Mamercus avait été nommé dictateur contre les Fidénates. Ce peuple, pour jeter l’épouvante dans l’armée romaine, ordonna qu’au plus fort du combat un certain nombre de soldats sortissent de Fidène avec des feux au bout de leurs lances, dans l’espoir que les Romains, étonnés de la nouveauté de ce spectacle, rompraient leurs rangs et fuiraient en désordre.

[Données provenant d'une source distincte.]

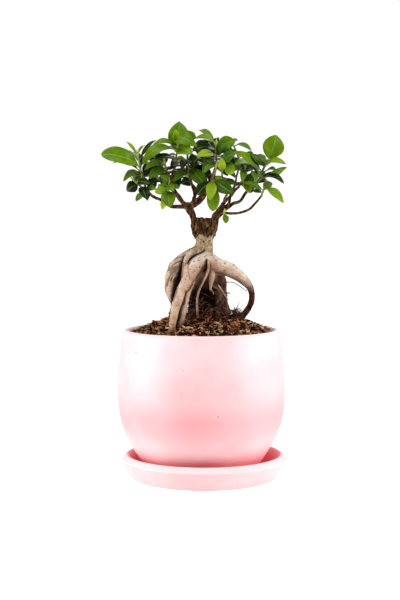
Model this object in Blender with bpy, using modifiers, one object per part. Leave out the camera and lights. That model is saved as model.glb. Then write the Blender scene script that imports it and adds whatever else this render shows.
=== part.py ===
"""A grafted ginseng ficus standing in a round-bellied pot on a saucer.

Metres, +Z up, origin on the table under the pot's axis, +X to the right and +Y to the back.
The pot, saucer and soil are turned shapes. The swollen roots and the branches are tapered tubes
joined in one body each. Every leafy shoot is one body: a twig with its leaves.
"""

import math
from collections import namedtuple

import bmesh
import bpy
from mathutils import Vector
from mathutils.bvhtree import BVHTree

MM = 0.001
GAP = 0.3 * MM

# Pot and saucer
TURN_STEPS = 28
MERGED = 0.05 * MM
# Radius and height of the saucer's section, in millimetres, from its floor over the rim to its foot
SAUCER_SECTION = [
    (59.0, 6), (62.0, 8.4), (67.7, 19), (68.3, 20.9), (69.6, 21.5), (70.9, 21.1),
    (74.7, 16.9), (74.4, 15.4), (72.7, 11.5), (70.5, 6.5), (67.4, 2.2), (65.0, 0),
]
SAUCER_SHIFT = 2.6 * MM
POT_BOTTOM = SAUCER_SECTION[0][1] * MM + GAP
POT_TOP = 134.5 * MM
POT_WALL = 6 * MM
POT_FLOOR = 7 * MM
POT_FLOOR_LEVEL = POT_BOTTOM + POT_FLOOR
POT_FLOOR_RADIUS = 43.8 * MM
FOOT_RADIUS = 47 * MM
FOOT_INNER_RADIUS = 41 * MM
FOOT_RECESS = 2 * MM
LIP_RADIUS = 3 * MM
LIP_OUTER_POINTS = 4
LIP_INNER_POINTS = 3
DRAIN_RADIUS = 6 * MM
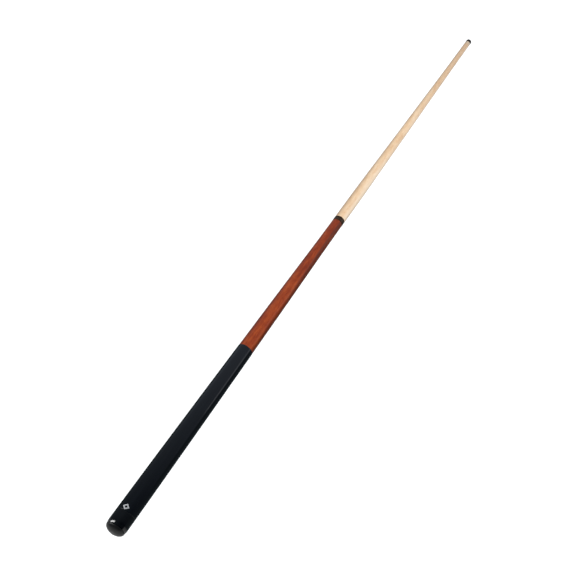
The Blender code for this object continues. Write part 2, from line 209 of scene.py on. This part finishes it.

On doit ici remarquer que plus ces stratagèmes ont l’apparence de la réalité, plus on peut les employer sans balancer. Comme ils ont pour ainsi dire un fondement solide, on ne saurait, au premier coup d’œil, en découvrir toute la faiblesse ; mais lorsqu’ils ont plus d’apparence que de réalité, il est bon, ou de ne pas s’en servir, ou, si l’on en fait usage, de les tenir assez éloignés des regards pour qu’on ne puisse facilement en découvrir le mensonge : c’est ce que fit Caïus Sulpitius avec ses valets d’armée. En effet, lorsque ces stratagèmes ne renferment qu’une vaine apparence, elle frappe bientôt tous les yeux ; et loin de vous servir, ils vous deviennent funestes : comme le prouve ce qui arriva à Sémiramis avec ses éléphants, et aux Fidénates avec leurs feux. Les Romains, il est vrai, éprouvèrent d’abord quelque émotion ; mais le dictateur étant accouru, leur demanda s’ils n’avaient pas honte de fuir la fumée, comme les abeilles, et leur imposa l’obligation de revenir sur l’ennemi, en s’écriant : Suis flammis delete Fidenas, quas vestris beneficiis placare non potuistis. Ainsi cette ruse que les Fidénates avaient imaginée ne leur servit en rien, et ils furent vaincus dans la bataille.